Resting Membrane Potential (RMP) and Nerve Physiology

• The resting membrane potential (RMP) is the electrical potential difference across the cell membrane in excitable tissues, such as nerve cells, cardiac cells, and skeletal muscle cells.
• The RMP of nerve cells is around -70mV, while that of cardiac and skeletal muscle cells is between -85mV to -90mV.

Genesis of the Resting Membrane Potential

• The RMP is due to the uneven distribution of electrolytes (Na+, K+, Cl-) inside and outside the cell membrane.
• An excess of nondiffusible protein ions and other anions inside the cell makes the inside of the nerve membrane more negative than the outside.
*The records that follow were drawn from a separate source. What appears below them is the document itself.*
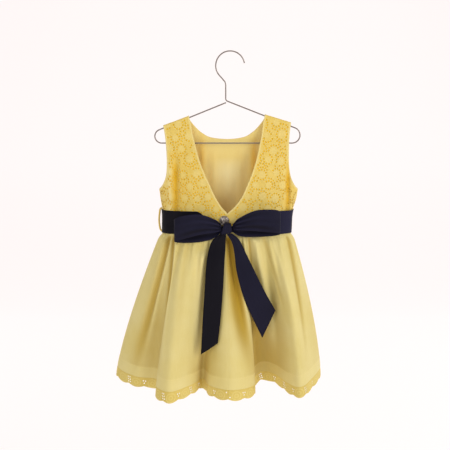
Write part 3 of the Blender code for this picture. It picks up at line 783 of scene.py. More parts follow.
def lace_relief(flat, rosettes, holes, edge):
    """How far the embroidery stands up, and how light its thread is."""
    gaps = flat[:, None, :] - rosettes[None, :, :2]
    reach = np.sqrt((gaps**2).sum(axis=2))
    which = reach.argmin(axis=1)
    away = reach[np.arange(len(flat)), which]
    near = gaps[np.arange(len(flat)), which]
    turn = np.arctan2(near[:, 1], near[:, 0])
    petals = bump(away - PETAL_RADIUS, PETAL_WIDTH) * (0.5 + 0.5 * np.cos(ROSETTE_PETALS * turn + which))
    rise = PETAL_RAISE * (petals + bump(away, MIDDLE_WIDTH))
    disc = np.clip((rosettes[which, 2] - away) / ROSETTE_FADE, 0, 1)
    rim = bump(nearest(flat, holes) - EYELET_RADIUS * RIM_SHARE, RIM_WIDTH)
    band = np.clip((EDGE_BAND - nearest(flat, edge)) / (2 * EDGE_RAISE), 0, 1)
    rise = rise * (1 - band) + RIM_RAISE * rim + EDGE_RAISE * band
    tone = disc * (DISC_TONE + PETAL_TONE * petals) - GROUND_TONE * (1 - disc) + RIM_TONE * rim
    return rise, tone * (1 - band) + BAND_TONE * band


# Bodice

def crest_height(radius):
    """The height of the shoulder line, which follows the hanger's arms."""
    return CREST_INNER_Z + CREST_SLOPE * (radius - CREST_INNER)


def unroll(share, half, depth):
    """The cloth distance from the centre line to a share of the half width."""
    return half * share + SIDE_CLOTH * depth * (1 - profile(share))


def roll(distance, half, depth):
    """The share of the half width at a cloth distance, found by halving."""
    low = np.zeros_like(distance)
    high = np.ones_like(distance)
    for _ in range(HALVINGS):
        middle = (low + high) / 2
        beyond = unroll(middle, half, depth) > distance
        high = np.where(beyond, middle, high)
        low = np.where(beyond, low, middle)
    return (low + high) / 2


def sunk(x, z, creases):
    """How far the soft creases sink in at each point."""
    depth = np.zeros_like(x)
    for crease in creases:
        depth += crease.depth * crease_share(x, z, crease)
    return depth


def crease_share(x, z, crease):
    """How much of one crease's depth is reached: it opens over its top half and stays."""
    along = np.clip((crease.top - z) / (crease.top - crease.bottom), 0, 1)
    opened = np.sin(pi * np.minimum(along * 1.2, 0.5 + 0.25 * along))
    return opened * bump(x - crease.x, crease.width)


def painted_crease_light(x, z, creases):
    """Painted light: a deeper colour down in the creases as their shade, and paler on the ridges as a
    highlight.
    """
    tone = np.zeros_like(x)
    for crease in creases:
        tone += crease.tone * crease_share(x, z, crease)
    return tone


def edge_value(rows, z, side):
    """The inner or outer edge of the shoulder at one height."""
    heights = [-getattr(row, side + "_z") for row in rows]
    return np.interp(-z, heights, [getattr(row, side) for row in rows])


def bodice_points(flat, rows, facing, inward=0.0, creases=()):
    """Points of the bodice for cloth distances from its centre line and flat heights."""
    side = np.where(flat[:, 0] < 0, -1.0, 1.0)
    height = flat[:, 1]
    half = level_value(height, "half_width")
    depth = level_value(height, "back_depth" if facing < 0 else "front_depth")
    share = roll(np.abs(flat[:, 0]), half, depth)
    radius = share * half
    x = level_value(height, "centre") + side * share * (half - inward)
    over = crest_height(radius) + CREST_EXTRA - height
    turn = np.clip(over / STRAP_ROLL, 0, pi / 2)
    z = np.where(turn < pi / 2, crest_height(radius) - STRAP_ROLL * (1 - np.cos(turn)), height)
    settle = 1 - bump(np.clip(over, 0, None), SHOULDER_SETTLE)
    y = (level_value(height, "stand") - inward) * np.sin(turn) + depth * profile(share) * settle
    z = z - inward * np.cos(turn)
    y = y - sunk(x, z, creases) * np.clip(y / CREASE_CALM, 0, 1)
    y = np.maximum(y, LEAST_STAND - 0.2 * np.minimum(inward, 0.0))
    inner = edge_value(rows, height, "inner")
    outer = edge_value(rows, height, "outer")
    along = np.clip((radius - inner) / (outer - inner), 0, 1)
    fade = np.clip((LIFT_FADE_Z - height) / (LIFT_FADE_Z - CREST_INNER_Z), 0, 1)
    from_centre = np.clip(radius / LIFT_REACH, 0, 1)**2
    lift = RIGHT_SHOULDER_LIFT * (1 - OUTER_LIFT + OUTER_LIFT * along) * fade * from_centre
    z = z + np.where(side > 0, lift, 0.0)
    return np.column_stack((x, facing * y, z))


def lay_flat(radius, z, facing):
    """Flat places of the bodice for distances across and heights."""
    half = level_value(z, "half_width")
    depth = level_value(z, "back_depth" if facing < 0 else "front_depth")
    return np.column_stack((unroll(np.clip(radius / half, 0, 1), half, depth), z))


def neck_line(rows, facing):
    """The inner edge of half a bodice; the front's scoop comes level at the centre line."""
    if facing < 0:
        return smooth_rows([(row.inner, row.inner_z) for row in rows], EDGE_STEPS)
    across = [(row.inner, row.inner_z) for row in rows[:FRONT_NECK_FOOT + 1]]
    mirrored = (-across[-2][0], across[-2][1])
    scoop = smooth_rows(across + [mirrored], EDGE_STEPS)[:EDGE_STEPS * FRONT_NECK_FOOT + 1]
    count = EDGE_STEPS * (len(rows) - FRONT_NECK_FOOT - 1) + 1
    centre = [(0.0, z) for z in np.linspace(across[-1][1], rows[-1].inner_z, count)[1:]]
    return np.vstack((scoop, centre))


def half_outline(rows, underarm, facing):
    """The edges of half a bodice: neck, centre, foot, side, armhole and shoulder."""
    neck = neck_line(rows, facing)
    if facing > 0:
        neck = neck[:EDGE_STEPS * FRONT_NECK_FOOT + 1]
    centre = np.array(((neck[-1][0], neck[-1][1]), (neck[-1][0], LACE_FOOT)))
    low_heights = np.linspace(LACE_FOOT, rows[underarm].outer_z, SIDE_POINTS)
    side = np.column_stack((level_value(low_heights, "half_width"), low_heights))
    armhole = smooth_rows([(row.outer, row.outer_z) for row in rows[:underarm + 1]], EDGE_STEPS)[::-1]
    parts = {"neck": neck, "centre": centre, "side": side, "armhole": armhole}
    laid = {name: lay_flat(part[:, 0], part[:, 1], facing) for name, part in parts.items()}
    for name, end in (("neck", 0), ("armhole", -1)):
        laid[name][end, 1] += CREST_EXTRA - SEAM
    return {name: spaced(part, LACE_STEP) for name, part in laid.items()}


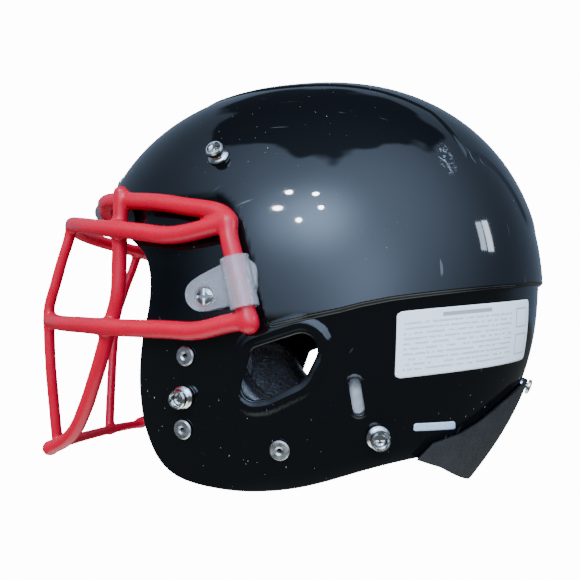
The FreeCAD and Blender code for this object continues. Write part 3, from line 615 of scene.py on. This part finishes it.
def clip_plastic():
    g = Graph("clip_plastic_black")
    tone = g.mix(g.noise(90.0, 3.0), (0.008, 0.008, 0.009, 1), (0.020, 0.020, 0.022, 1))
    rough = g.ramp(g.noise(400.0, 2.0), 0.3, 0.7, 0.25, 0.40)
    n = g.bump(g.noise(1100.0, 1.0), 0.2, 0.0002)
    return g.surface(Base_Color=tone, Roughness=rough, Normal=n)


def pad_vinyl(name, low, high, gloss):
    g = Graph(name)
    tone = g.mix(g.noise(40.0, 4.0), low, high)
    creases = g.node("ShaderNodeTexVoronoi", Scale=420.0)
    creases.feature = "DISTANCE_TO_EDGE"
    g.tree.links.new(g.where, creases.inputs["Vector"])
    grain = g.ramp(creases.outputs["Distance"], 0.0, 0.12)
    rough = g.ramp(g.noise(150.0, 2.0), 0.3, 0.7, gloss, gloss + 0.16)
    n = g.bump(grain, 0.35, 0.00025)
    n = g.bump(g.noise(45.0, 3.0), 0.4, 0.0015, n)
    return g.surface(Base_Color=tone, Roughness=rough, Normal=n, Coat_Weight=0.15, Coat_Roughness=0.2)


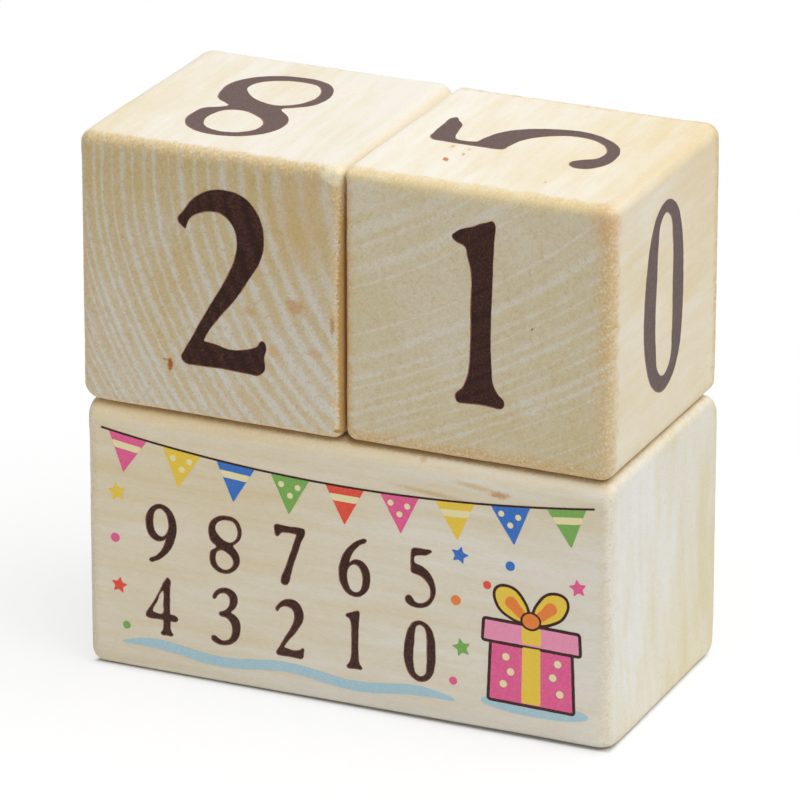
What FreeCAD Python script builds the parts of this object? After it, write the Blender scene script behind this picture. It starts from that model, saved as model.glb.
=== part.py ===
# Countdown block calendar: a long wooden base block that carries two loose wooden number cubes.
# Millimetres, +Z up, the front looks along -Y. The origin is the centre of the base block's underside.
import FreeCAD, Part
import os

# Square bar that both cubes are sawn from, its grain running from front to back
cube_width = 44.45
cube_height = 44.4
cube_edge_radius = 1.9
tens_cube_length = 44.0
ones_cube_length = 43.7

# Bar that the base is sawn from, its grain running from left to right
base_length = 88.6
base_depth = 44.6
base_height = 44.8
base_top_edge_radius = 1.9
base_bottom_edge_radius = 3.1

# The edges along the grain are planed round before a bar is sawn, and each sawn end is sanded round afterwards
sanded_end_radius = 1.5

# How the loose cubes stand on the base: side by side, a little past its left end and behind its front
cube_gap = 0.2
tens_cube_overhang = 0.9
tens_cube_setback = 0.65
ones_cube_setback = 0.8

along_grain = FreeCAD.Vector(0, 1, 0)
up = FreeCAD.Vector(0, 0, 1)
origin = FreeCAD.Vector(0, 0, 0)


def rounded_rectangle(width, height, bottom_radius, top_radius):
    """Closed outline in the XZ plane with round corners, its lower left corner at the origin."""
    centres = [
        (width - bottom_radius, bottom_radius, bottom_radius, -90),
        (width - top_radius, height - top_radius, top_radius, 0),
        (top_radius, height - top_radius, top_radius, 90),
        (bottom_radius, bottom_radius, bottom_radius, 180),
    ]
    corners = []
    for centre_x, centre_z, radius, start_angle in centres:
        centre = FreeCAD.Vector(centre_x, 0, centre_z)
        corners.append(Part.makeCircle(radius, centre, -along_grain, start_angle, start_angle + 90))
    sides = []
    for corner, following in zip(corners, corners[1:] + corners[:1]):
        sides.append(Part.makeLine(corner.lastVertex().Point, following.firstVertex().Point))
    return Part.Wire(Part.__sortEdges__(corners + sides))


def sawn_block(width, height, length, bottom_radius, top_radius):
    """Block with its grain along +Y: round planed edges, and a sanded edge all round each sawn end."""
    largest_radius = 0.45 * min(width, height)
    bottom_radius = min(bottom_radius, largest_radius)
    top_radius = min(top_radius, largest_radius)
    section = Part.Face(rounded_rectangle(width, height, bottom_radius, top_radius))
    bar = section.extrude(along_grain * length)
    ends = [face for face in bar.Faces if abs(face.normalAt(0, 0).dot(along_grain)) > 0.999]
    rims = [edge for end in ends for edge in end.Edges]
    return bar.makeFillet(min(sanded_end_radius, 0.9 * bottom_radius, 0.9 * top_radius), rims)


def base_block():
    """Base bar, its grain turned along X and its underside on z = 0."""
    block = sawn_block(base_depth, base_height, base_length, base_bottom_edge_radius, base_top_edge_radius)
    block.rotate(origin, up, 90)
    block.translate(FreeCAD.Vector(base_length / 2, -base_depth / 2, 0))
    return block


def seated_cube(length, left, setback):
    """Cube that stands on the base's top with its left side at x = left, its front behind the base's."""
    cube = sawn_block(cube_width, cube_height, length, cube_edge_radius, cube_edge_radius)
    cube.translate(FreeCAD.Vector(left, setback - base_depth / 2, base_height))
    return cube


def main():
    """Build the three blocks and write one file for each."""
    tens_cube_left = -base_length / 2 - tens_cube_overhang
    ones_cube_left = tens_cube_left + cube_width + cube_gap
    blocks = {
        "base_block": base_block(),
        "tens_cube": seated_cube(tens_cube_length, tens_cube_left, tens_cube_setback),
        "ones_cube": seated_cube(ones_cube_length, ones_cube_left, ones_cube_setback),
    }
    os.makedirs("parts", exist_ok=True)
    for name, block in blocks.items():
        block.exportStep(f"parts/{name}.step")


main()
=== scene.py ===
"""Countdown block calendar: two loose number cubes stand on a long base block with a printed front.

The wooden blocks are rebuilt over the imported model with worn, rounded edges, and everything printed on them
is a thin film of ink with its own mesh. Names that end in _mm are millimetres, and meshes go over in metres.
"""
import logging
import math
from dataclasses import dataclass, field, replace
from enum import Enum
from functools import partial
from typing import Any, Callable, Iterable, Sequence

import bpy
import numpy as np
from mathutils import Euler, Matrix, Vector, geometry, noise


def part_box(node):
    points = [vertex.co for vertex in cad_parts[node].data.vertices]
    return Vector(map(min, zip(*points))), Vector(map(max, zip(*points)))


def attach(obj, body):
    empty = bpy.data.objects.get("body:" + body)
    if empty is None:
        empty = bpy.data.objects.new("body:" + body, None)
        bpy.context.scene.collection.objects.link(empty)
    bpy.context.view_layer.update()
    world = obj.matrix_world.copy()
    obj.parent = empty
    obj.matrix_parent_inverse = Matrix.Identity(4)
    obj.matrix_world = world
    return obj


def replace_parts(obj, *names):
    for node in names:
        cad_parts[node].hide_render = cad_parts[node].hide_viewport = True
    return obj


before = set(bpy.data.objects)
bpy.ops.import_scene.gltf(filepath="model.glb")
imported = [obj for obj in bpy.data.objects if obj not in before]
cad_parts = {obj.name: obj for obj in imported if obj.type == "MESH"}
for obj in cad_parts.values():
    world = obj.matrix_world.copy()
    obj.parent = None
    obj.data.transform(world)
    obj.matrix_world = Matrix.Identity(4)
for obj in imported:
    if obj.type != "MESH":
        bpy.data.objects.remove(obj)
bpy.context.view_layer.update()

log = logging.getLogger("block_calendar")

MM = 0.001

# The sanded wood lies a little inside the frame's faces, so that the ink's own face still ends inside them
FILM_SINK_MM = 0.04
FILM_FACE_MM = -0.004
FILM_BACK_MM = -0.16

# The steps between the points of a drawn outline, and the number of points on a round one for each millimetre
OUTLINE_STEP_MM = 0.15
STAR_STEP_MM = 0.12
DISC_POINTS_PER_MM = 30

# A star's inner corners lie at this share of its reach
STAR_WAIST = 0.46

# A printed edge wanders in waves and in ripples, which are this share as strong
EDGE_WAVE_MM = 1.5
EDGE_RIPPLE_MM = 0.6
EDGE_RIPPLE_SHARE = 0.6

CORNER = "corner"
Knot = tuple
Loop = np.ndarray
Pair = tuple[float, float]
Triple = tuple[float, float, float]
Radii = tuple[float, float, float, float]
Socket = bpy.types.NodeSocket
Add = Callable[..., Socket]

# What makes a Mix node take colours, into its sockets 6 and 7, and what gives a Map Range node soft ends
COLOURS = {"output": 2, "data_type": "RGBA"}
SOFT = {"interpolation_type": "SMOOTHSTEP"}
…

Role of Protein Channels and Carriers

• Two transport proteins are primarily responsible for the genesis of the RMP:
  • K+ leaky channels
  • Na+/K+ ATPase pump (an electrogenic pump that extrudes 3Na+ for every 2K+ ions, contributing a few mV to the RMP)

Development of the Resting Membrane Potential

• The RMP is developed largely due to diffusion forces, including concentration and electrical gradients for most ions across the cell membrane.
• The equilibrium potential, where the influx and efflux of Cl- are equal, is around -70mV.

Nernst Equation

• The Nernst equation is used to calculate the equilibrium potential (Em) of an ion:
  • Em = RT/F * ln([X]0 / [X]i)
  • Where R is the universal gas constant, T is the absolute temperature, F is the Faraday constant, Z is the valency of the ion, and [X]0 and [X]i are the concentrations of the ion outside and inside the cell, respectively.

Examples of Nernst Equation Calculations

• ECl- = -61 log (125/9) = -70mV
• ENa+ = +61 log (140/14) = +61 mV
• EK+ = +61 log (4/140) = -94.1 mV